Selasa, 21 Juni 2011

Surat Palsu MK

JAKARTA - Bekas komisioner Komisi Pemilihan Umum (KPU) Andi Nurpati mengaku lega dengan rapat perdana Panja Pemilu di Komisi II DPR. Alasannya, penjelasan Sekjen Mahkamah Konstitusi (MK) Janedjri M Gaffar membuktikan dirinya tidak terlibat dalam pemalsuan surat putusan MK terkait calon anggota legislatif Dapil Sulawesi Selatan I dari Hanura, Dewi Yasin Limpo.


"Dalam kronologis yang disampaikan Sekjen MK, tidak terlihat peran saya untuk memalsukan surat. Malah justru terbongkar, orang dalam MK yang ikut memalsukan putusan MK. Lalu apa salah saya, dimana salahnya?" kata Andi ketika dihubungi okezone, Selasa (21/6/2011) malam.

Dalam penjelasan di Panja Pemilu, Sekjen MK menyebut surat palsu putusan dibuat di kediaman mantan Hakim Konstitusi, Arsyad Sanusi. Staf administrasi MK, Mashuri Hasan yang membuat konsep surat palsu tersebut.

"Saya berharap Panja bekerja objektif berdasarkan kronologis MK. Masalah ini kan sudah lama, kenapa baru sekarang diangkat, kenapa tidak dari dulu saja saat saya masih di KPU. Dalam rapat pleno putusan MK pun tidak ada yang menanyakan surat palsu itu, kenapa sekarang diangkat?" imbuh dia

Kendati  begitu, Ketua Divisi Komunikasi Publik Partai Demokrat ini mengaku siap menjelaskan detil kasus ini bila Panja Pemilu memanggilnya. "Saya siap jelaskan rapat pleno mengenai penetapan caleg itu. Soal penerimaan surat dari MK dan sebagainya. Saya siap menceritakan di Panja," tegas Andi.

Kasus dugaan pemalsuan dokumen MK oleh Andi Nurpati itu berawal pada Agustus 2009. Tanggal 14 Agustus 2010, KPU mengirimkan surat kepada MK untuk menanyakan pemilik kursi DPR di Dapil Sulsel, yang diperebutkan Dewi Yasin Limpo dari Hanura dengan Mestariani Habie dari Gerindra.

MK kemudian mengirimkan jawaban tertulis dengan nomor surat 112/PAN MK/2009. Isinya, pemilik kursi yang ditanyakan jatuh kepada Mestariani Habie. Tetapi, KPU ternyata telah menjatuhkan putusan bahwa kursi tersebut diberikan kepada Dewi Yasin Limpo. Putusan versi KPU, didasarkan pada surat jawaban MK tertanggal 14 Agustus, tiga hari sebelum jawaban asli MK kepada KPU.

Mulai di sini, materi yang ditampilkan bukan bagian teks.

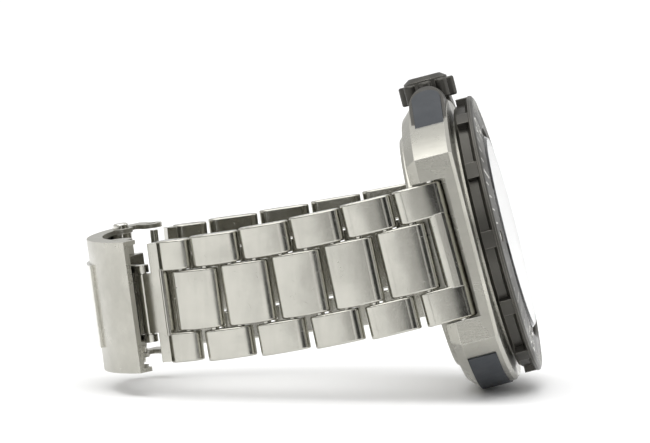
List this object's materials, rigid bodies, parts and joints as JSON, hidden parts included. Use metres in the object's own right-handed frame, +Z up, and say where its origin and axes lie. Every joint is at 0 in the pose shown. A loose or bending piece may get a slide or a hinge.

Keputusan ini membuat MK mengecek surat tanggal 14 Agustus yang dimaksud KPU, dan membandingkannya dengan surat yang benar-benar MK kirimkan pada 17 Agustus. Hasilnya, MK menyatakan surat 14 Agustus yang dijadikan dasar penetapan kursi bagi Dewi Yasin Limpo adalah palsu.